▶ Short problem
Exactly the lines between the line containing "return shelf - Pos(0, 0, middle) * scoop" and the line containing "in imported if", together with those two lines, are to be output.

_ _ _ _ _

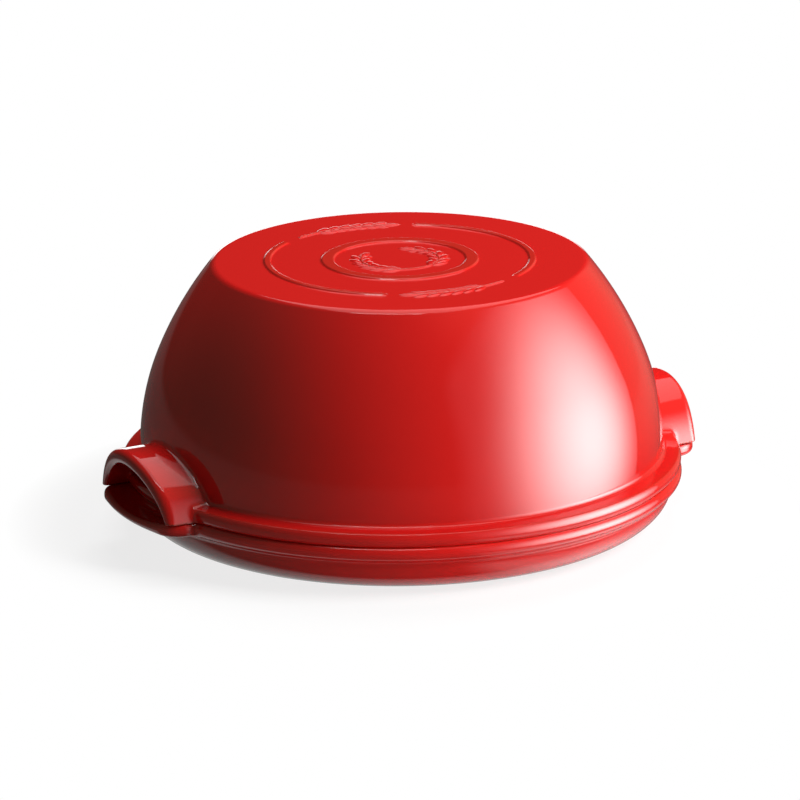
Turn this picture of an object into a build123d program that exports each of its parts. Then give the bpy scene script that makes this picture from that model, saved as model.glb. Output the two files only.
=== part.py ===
from build123d import *
import os

# Bread cloche in glazed stoneware: a deep domed lid upside down over a shallow dish.
# Both pieces have two lugs, moulded in one with them. The lid's lugs are arches and
# the dish's are shelves under them, so that fingers go in between the two.
# Millimetres. Origin on the table under the middle, +Z up, lugs along X.

# Seam where the two rims meet. Every other radius is set out from this one.
seam_height = 29.0
seam_radius = 144.2

# Dome of the lid
dome_height = 111.0
wall_setback = 6.6
dome_taper = 39.6
upright_wall = 12.0
haunch_radius = 130.0
haunch_angle = 22.9
top_edge_round = 5.0
wall = 7.0

# Rim of the lid
lid_rim_bulge = 3.0
lid_rim_bulge_height = 3.4
flange_overhang = 1.7
flange_edge_height = 7.2
flange_edge_round = 1.2
ledge_rise = 1.1
ledge_fillet = 2.6

# Lip of the lid, inside the dish
lip_depth = 4.5
lip_clearance = 1.5
lip_round = 1.4

# Dish
rim_land_width = 7.2
dish_rim_bulge = 3.3
dish_rim_bulge_depth = 3.4
dish_rim_depth = 6.9
dish_rim_lower_overhang = 1.4
dish_wall_setback = 1.8
dish_wall_drop = 9.4
foot_setback = 32.2
floor_thickness = 7.0
foot_ring_width = 9.0
foot_recess = 1.2
cove_fillet = 3.0
soft_edge = 1.0

# Arched lugs of the lid
lug_overhang = 15.8
lug_root_depth = 15.6
lug_crown = 28.8
lug_half_width = 41.6
lug_flare = 3.8
lug_springing_drop = 4.0
lug_shell = 7.9
lug_foot_thickness = 4.8
lug_end_round = 2.4
lug_root_round = 3.6

# Shelf lugs of the dish
shelf_overhang = 16.3
shelf_thickness = 7.2
shelf_hollow = 2.6
shelf_hollow_margin = 5.6
shelf_edge_round = 3.0
shelf_corner_round = 10.0

# Raised rings on the flat top
ring_height = 0.9
ring_top_round = 0.35
broken_ring_setback = 26.6
broken_ring_width = 4.3
broken_ring_gap = 66.0
whole_ring_setback = 30.0
whole_ring_width = 7.4

# How far cutting shapes run past what they cut
overrun = 5.0

# Heights and radii that follow from the sizes above
top_height = seam_height + dome_height
wall_radius = seam_radius - wall_setback
top_radius = wall_radius - dome_taper
lid_rim_radius = seam_radius + lid_rim_bulge
flange_edge_radius = seam_radius + flange_overhang
rim_land_inner_radius = seam_radius - rim_land_width
dish_rim_radius = seam_radius + dish_rim_bulge
dish_rim_lower_radius = seam_radius + dish_rim_lower_overhang
dish_wall_radius = seam_radius - dish_wall_setback
foot_radius = seam_radius - foot_setback
lug_reach = seam_radius + lug_overhang
lug_root = wall_radius - lug_root_depth
lug_root_half_width = lug_half_width + lug_flare
lug_opening_half_width = lug_half_width - lug_foot_thickness
shelf_hollow_half_width = lug_half_width - shelf_hollow_margin
shelf_reach = seam_radius + shelf_overhang
broken_ring_radius = top_radius - broken_ring_setback
whole_ring_radius = broken_ring_radius - whole_ring_setback
lip_outer_radius = rim_land_inner_radius - lip_clearance
opening_rise = lug_crown - lug_shell
opening_radius = (lug_opening_half_width**2 + opening_rise**2) / (2 * opening_rise)
opening_middle = seam_height + opening_rise - opening_radius


def turned(profile):
    """A solid of revolution about the cloche's axis."""
    return revolve(profile.sketch, Axis.Z)


def corner_near(profile, radius, height):
    """The corner of a profile on the XZ plane that lies nearest to a radius and a height."""
    return profile.vertices().sort_by_distance((radius, height, 0))[0]


def dome_solid(inset, base_height):
    """The dome as a full solid, its surface set in by inset from the outside."""
    height = top_height - inset
    radius = wall_radius - inset
    edge_radius = top_radius - inset / 2
    with BuildSketch(Plane.XZ) as profile:
        with BuildLine():
            foot = (radius, seam_height + upright_wall)
            haunch = JernArc(foot, (0, 1), haunch_radius - inset, haunch_angle)
            crown = TangentArc(haunch @ 1, (edge_radius, height), tangent=haunch % 1)
            Polyline(crown @ 1, (0, height), (0, base_height), (radius, base_height), haunch @ 0)
        make_face()
        fillet(corner_near(profile, edge_radius, height), top_edge_round + inset)
    return turned(profile)


def lid_flange():
    """Rim of the lid: a bulging band with a ledge on top, which runs up into the dome's wall."""
    ledge_height = seam_height + flange_edge_height
    inside = wall_radius - wall / 2
    with BuildSketch(Plane.XZ) as profile:
        with BuildLine():
            band = ThreePointArc(
                (seam_radius, seam_height),
                (lid_rim_radius, seam_height + lid_rim_bulge_height),
                (flange_edge_radius, ledge_height),
            )
            Polyline(
                band @ 1,
                (wall_radius, ledge_height + ledge_rise),
                (wall_radius, seam_height + upright_wall),
                (inside, seam_height + upright_wall),
                (inside, seam_height),
                band @ 0,
            )
        make_face()
        fillet(corner_near(profile, flange_edge_radius, ledge_height), flange_edge_round)
        fillet(corner_near(profile, wall_radius, ledge_height + ledge_rise), ledge_fillet)
    return turned(profile)


def lid_lip():
    """Ring under the lid that keeps it centred in the dish."""
    inner = wall_radius - wall
    outer = lip_outer_radius
    low = seam_height - lip_depth
    high = seam_height + lip_depth
    with BuildSketch(Plane.XZ) as profile:
        with BuildLine():
            Polyline((inner, low), (outer, low), (outer, high), (inner, high), close=True)
        make_face()
        fillet([corner_near(profile, inner, low), corner_near(profile, outer, low)], lip_round)
    return turned(profile)


def arch_face(x, half_width):
    """The part of an ellipse that stands above the seam, across a lug at x from the axis."""
    with BuildSketch(Plane.YZ.offset(x)) as face:
        with Locations((0, seam_height - lug_springing_drop)):
            Ellipse(half_width, lug_crown + lug_springing_drop)
        with Locations((0, seam_height)):
            width = 2 * (half_width + overrun)
            height = 2 * (lug_crown + lug_springing_drop)
            Rectangle(width, height, align=(Align.CENTER, Align.MAX), mode=Mode.SUBTRACT)
    return face.sketch


def lid_lug():
    """One arched lug on +X with its outer end rounded, open below for the fingers."""
    tip = lug_reach + overrun
    block = loft([arch_face(lug_root, lug_root_half_width), arch_face(tip, lug_half_width)])
    block = block & Pos(0, 0, seam_height) * Cylinder(lug_reach, 2 * (lug_crown + overrun))
    from_end = (Align.CENTER, Align.CENTER, Align.MIN)
    opening = Rot(Y=90) * Cylinder(opening_radius, tip, align=from_end)
    arch = block - Pos(lug_root, 0, opening_middle) * opening
    at_end = lug_reach - lug_shell
    outer_edges = [e for e in arch.edges() if (e @ 0.5).X > at_end]
    end_edges = [e for e in outer_edges if abs((e @ 0).X - (e @ 1).X) < lug_shell]
    return arch.fillet(lug_end_round, end_edges)


def opposite(solid):
    """The same piece on the other side of the cloche."""
    return Rot(Z=180) * solid


def meets_wall(edge):
    """Whether an edge is the line where a lug's back meets the upright wall of the dome."""
    middle = edge @ 0.5
    off_axis = Vector(middle.X, middle.Y).length
    on_wall = wall_radius - soft_edge < off_axis < wall_radius + soft_edge
    above_ledge = middle.Z > seam_height + flange_edge_height + ledge_rise + soft_edge
    below_crown = middle.Z < seam_height + lug_crown + soft_edge
    off_opening = Vector(middle.Y, middle.Z - opening_middle).length - opening_radius
    in_lug = abs(middle.Y) < lug_root_half_width and off_opening > 2 * soft_edge
    return in_lug and on_wall and above_ledge and below_crown


def broken_ring():
    """Raised ring near the edge of the top, with two gaps that face +Y and -Y."""
    ring = flat_ring(broken_ring_radius, broken_ring_width)
    length = 2 * top_radius
    for turn in (0, 180):
        wedge = Rot(Z=turn + 90 - broken_ring_gap / 2) * wedge_solid(length, broken_ring_gap)
        ring = ring - wedge
    return ring


def flat_ring(outer_radius, width):
    """Raised ring that stands on the flat top, with its upper edges rounded."""
    with BuildSketch(Plane.XY.offset(top_height - soft_edge)) as outline:
        Circle(outer_radius)
        Circle(outer_radius - width, mode=Mode.SUBTRACT)
    ring = extrude(outline.sketch, soft_edge + ring_height)
    return fillet(ring.faces().sort_by(Axis.Z)[-1].edges(), ring_top_round)


def wedge_solid(length, angle):
    """A wedge about the axis, from +X through an angle, that cuts a gap in a ring."""
    with BuildSketch(Plane.XY.offset(top_height - overrun)) as outline:
        with BuildLine():
            first = Line((0, 0), (length, 0))
            arc = CenterArc((0, 0), length, 0, angle)
            Line(arc @ 1, first @ 0)
        make_face()
    return extrude(outline.sketch, 2 * overrun)


def make_lid():
    """The domed lid, one moulding: dome, rim, lip, two arched lugs and the rings on its top."""
    lug = lid_lug()
    body = dome_solid(0, seam_height) + lid_flange() + lug + opposite(lug)
    body = body.fillet(lug_root_round, body.edges().filter_by(meets_wall))
    body = body - dome_solid(wall, seam_height - overrun)
    return body + lid_lip() + broken_ring() + flat_ring(whole_ring_radius, whole_ring_width)


def dish_outside():
    """The dish as a full solid: its bead at the seam, a hollow under it and a round lower wall."""
    wall_top = seam_height - dish_wall_drop
    bead_bottom = seam_height - dish_rim_depth
    with BuildSketch(Plane.XZ) as profile:
        with BuildLine():
            bead = ThreePointArc(
                (seam_radius, seam_height),
                (dish_rim_radius, seam_height - dish_rim_bulge_depth),
                (dish_rim_lower_radius, bead_bottom),
            )
            cove = Line(bead @ 1, (dish_wall_radius, wall_top))
            side = EllipticalCenterArc(
                (foot_radius, wall_top),
                dish_wall_radius - foot_radius,
                wall_top,
                start_angle=270,
                arc_size=90,
            )
            Polyline(side @ 0, (0, 0), (0, seam_height), bead @ 0)
        make_face()
        fillet(corner_near(profile, dish_wall_radius, wall_top), cove_fillet)
        fillet(corner_near(profile, dish_rim_lower_radius, bead_bottom), soft_edge)
    return turned(profile)


def dish_hollow():
    """The inside of the dish, as the solid to take away."""
    wall_top = seam_height - dish_wall_drop
    with BuildSketch(Plane.XZ) as profile:
        with BuildLine():
            side = EllipticalCenterArc(
                (foot_radius, wall_top),
                rim_land_inner_radius - foot_radius,
                wall_top - floor_thickness,
                start_angle=270,
                arc_size=90,
            )
            high = seam_height + overrun
            Polyline(side @ 1, (rim_land_inner_radius, high), (0, high), (0, floor_thickness), side @ 0)
        make_face()
    return turned(profile)


def dish_shelf():
    """One shelf lug on +X under the lid's arch, slightly hollow on top, with round edges."""
    with BuildSketch(Plane.XY.offset(seam_height)) as plan:
        with BuildLine():
            Polyline(
                (lug_root, -lug_root_half_width),
                (shelf_reach + overrun, -lug_half_width),
                (shelf_reach + overrun, lug_half_width),
                (lug_root, lug_root_half_width),
                close=True,
            )
        make_face()
        Circle(shelf_reach, mode=Mode.INTERSECT)
        fillet(plan.vertices().group_by(Axis.X)[-1], shelf_corner_round)
    shelf = extrude(plan.sketch, -shelf_thickness)
    level = [e for e in shelf.edges() if abs((e @ 0).Z - (e @ 1).Z) < soft_edge]
    rim = [e for e in level if (e @ 0.5).X > dish_rim_radius]
    shelf = shelf.fillet(shelf_edge_round, rim)
    radius = (shelf_hollow_half_width**2 + shelf_hollow**2) / (2 * shelf_hollow)
    middle = seam_height - shelf_hollow + radius
    scoop = Rot(Y=90) * Cylinder(radius, 2 * (shelf_reach + overrun))
    return shelf - Pos(0, 0, middle) * scoop


def foot_hollow():
    """Shallow recess in the underside that leaves a ring to stand on."""
    recess = Cylinder(foot_radius - foot_ring_width, foot_recess + overrun)
    return Pos(0, 0, (foot_recess - overrun) / 2) * recess


def make_dish():
    """The shallow dish with two shelf lugs."""
    shelf = dish_shelf()
    return dish_outside() + shelf + opposite(shelf) - dish_hollow() - foot_hollow()


os.makedirs("parts", exist_ok=True)
nodes = {"base_dish": make_dish, "cloche_lid": make_lid}
for name, make in nodes.items():
    piece = make()
    piece.label = name
    export_step(piece, "parts/" + name + ".step")
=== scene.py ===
import math

import bpy
import numpy as np
from bpy.props import FloatProperty, FloatVectorProperty, IntProperty, PointerProperty
from mathutils import Matrix, Vector
from numpy.linalg import norm


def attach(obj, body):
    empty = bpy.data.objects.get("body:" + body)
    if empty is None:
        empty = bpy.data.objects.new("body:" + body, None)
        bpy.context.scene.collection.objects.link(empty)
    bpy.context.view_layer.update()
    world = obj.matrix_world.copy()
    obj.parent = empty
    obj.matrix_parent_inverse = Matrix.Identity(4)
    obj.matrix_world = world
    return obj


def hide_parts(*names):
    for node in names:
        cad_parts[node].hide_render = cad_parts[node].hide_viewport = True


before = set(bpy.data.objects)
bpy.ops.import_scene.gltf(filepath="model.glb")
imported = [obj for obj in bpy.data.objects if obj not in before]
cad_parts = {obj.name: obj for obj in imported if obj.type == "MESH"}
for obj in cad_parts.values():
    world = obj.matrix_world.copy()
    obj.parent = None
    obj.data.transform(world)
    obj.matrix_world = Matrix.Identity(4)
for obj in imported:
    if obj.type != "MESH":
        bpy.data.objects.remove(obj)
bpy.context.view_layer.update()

bl_info = {
    "name": "Glazed bread cloche",
    "version": (1, 0, 0),
    "blender": (4, 5, 0),
    "location": "View3D > Sidebar > Cloche",
    "description": "Builds a glazed bread cloche over its CAD frame, and a studio",
    "category": "Object",
}


# The user's sizes and colours


def length(name, default, description):
    """A size in metres that shows in the scene's units."""
    return FloatProperty(
        name=name, description=description, default=default, min=0.0, precision=5,
        unit="LENGTH", subtype="DISTANCE",
    )


def angle(name, degrees, description):
    """An angle, given in degrees and kept in radians."""
    return FloatProperty(name=name, description=description, default=math.radians(degrees), subtype="ANGLE")


def colour(name, default, description):
    """A linear colour without alpha."""
    return FloatVectorProperty(
        name=name, description=description, default=default, size=3, min=0.0, max=1.0, subtype="COLOR"
    )


def number(name, default, description):
    """A plain number."""
    return FloatProperty(name=name, description=description, default=default, precision=4)


class ClocheRimSizes(bpy.types.PropertyGroup):
    seam_height: length("Seam height", 0.029, "Height at which the lid rests on the dish")
    seam_radius: length("Seam radius", 0.1453, "Radius at which the two rims part")
    seam_round: length("Seam round", 0.0005, "Rounding of both rims at the seam")
    land_radius: length("Land radius", 0.137, "Inner radius of the dish's level rim")
    lip_clearance: length("Lip clearance", 0.0015, "Gap between the lid's lip and the dish")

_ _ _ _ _

▶ Result below
    return shelf - Pos(0, 0, middle) * scoop


def foot_hollow():
    """Shallow recess in the underside that leaves a ring to stand on."""
    recess = Cylinder(foot_radius - foot_ring_width, foot_recess + overrun)
    return Pos(0, 0, (foot_recess - overrun) / 2) * recess


def make_dish():
    """The shallow dish with two shelf lugs."""
    shelf = dish_shelf()
    return dish_outside() + shelf + opposite(shelf) - dish_hollow() - foot_hollow()


os.makedirs("parts", exist_ok=True)
nodes = {"base_dish": make_dish, "cloche_lid": make_lid}
for name, make in nodes.items():
    piece = make()
    piece.label = name
    export_step(piece, "parts/" + name + ".step")
=== scene.py ===
import math

import bpy
import numpy as np
from bpy.props import FloatProperty, FloatVectorProperty, IntProperty, PointerProperty
from mathutils import Matrix, Vector
from numpy.linalg import norm


def attach(obj, body):
    empty = bpy.data.objects.get("body:" + body)
    if empty is None:
        empty = bpy.data.objects.new("body:" + body, None)
        bpy.context.scene.collection.objects.link(empty)
    bpy.context.view_layer.update()
    world = obj.matrix_world.copy()
    obj.parent = empty
    obj.matrix_parent_inverse = Matrix.Identity(4)
    obj.matrix_world = world
    return obj


def hide_parts(*names):
    for node in names:
        cad_parts[node].hide_render = cad_parts[node].hide_viewport = True


before = set(bpy.data.objects)
bpy.ops.import_scene.gltf(filepath="model.glb")
imported = [obj for obj in bpy.data.objects if obj not in before]
cad_parts = {obj.name: obj for obj in imported if obj.type == "MESH"}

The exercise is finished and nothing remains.